1- Safarnameh (The Book of Travels)
This book is his most famous work. He visited tens of cities in about seven years (1046, March 6 – 1052, October 23) and wrote comprehensively about them: colleges, caravanserais, mosques, area, population, scientists, kings, usual people and his interesting memories. After 1000 years, his Safarnama is still readable for Persian-speaking people.
2- Diwan (Poetical work)
Among his other works, most of the lyrical poems in his Diwan were composed in his retirement, and their chief topics are an enthusiastic praise of Ali, his descendants, and al-Mustansir in particular; passionate outcries against Khorasan and its rulers, who had driven him from house and home; the highest satisfaction with the quiet solitude of Yumgan; and utter despondency again in seeing himself despised by his former associates and forever excluded from participation in the glorious contest of life. But scattered through all these alternate outbursts of hope and despair we find precious lessons of purest morality, and solemn warnings against the tricks and perfidy of the world, the vanity of all earthly splendour and greatness, the folly and injustice of men, and the hypocrisy, frivolity and viciousness of fashionable society and princely courts in particular.

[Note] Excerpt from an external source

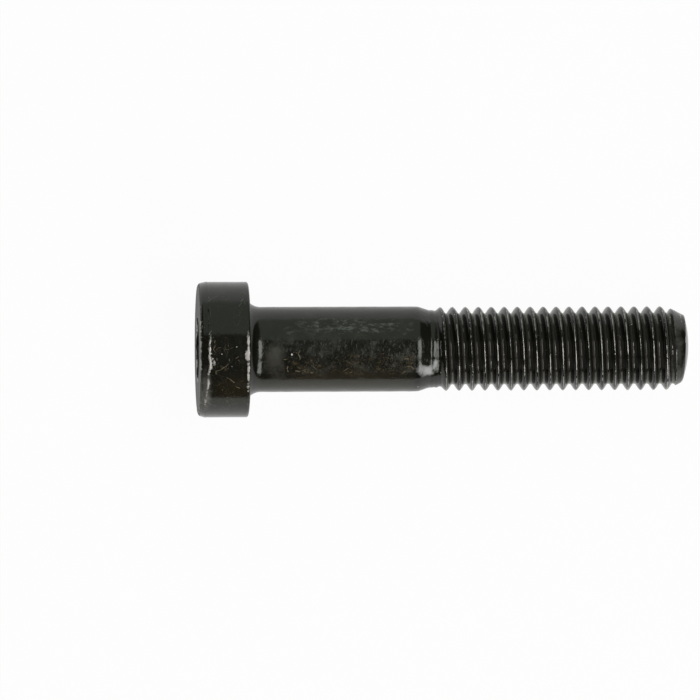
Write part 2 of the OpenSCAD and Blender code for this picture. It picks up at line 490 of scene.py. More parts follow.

3- Gushayish wa Rahayish (Relief and Deliverance)
Another work of Nasir Khusraw is the Persian philosophical work which has been translated into English by F.M. Hunzai under the title "Knowledge and Liberation". The work discusses creation, questions related to the soul, epistemology, creation and Ismaili Islamic doctrines. From a linguistic point of view, the work is an example of early philosophical writing in new Persian.
4- Book on Mathematics
Naser Khosrow wrote a book on mathematics which has now been lost. He states in his other work that he could: not find one single scholar throughout all of Khorasan and eastern lands like myself [who] could grapple with the solutions to these problems. But he felt it his responsibility to take the task for readers he would never see, 'those yet to come, in a time yet to come'.
The poetry of Naser Khusrow is replete with advice and wisdom. Being the representative of the Fatimid Imams in Khorasan, Naser guided his followers through his poetry. His Persian poetry is enjoyed by the average Persian speaker of today.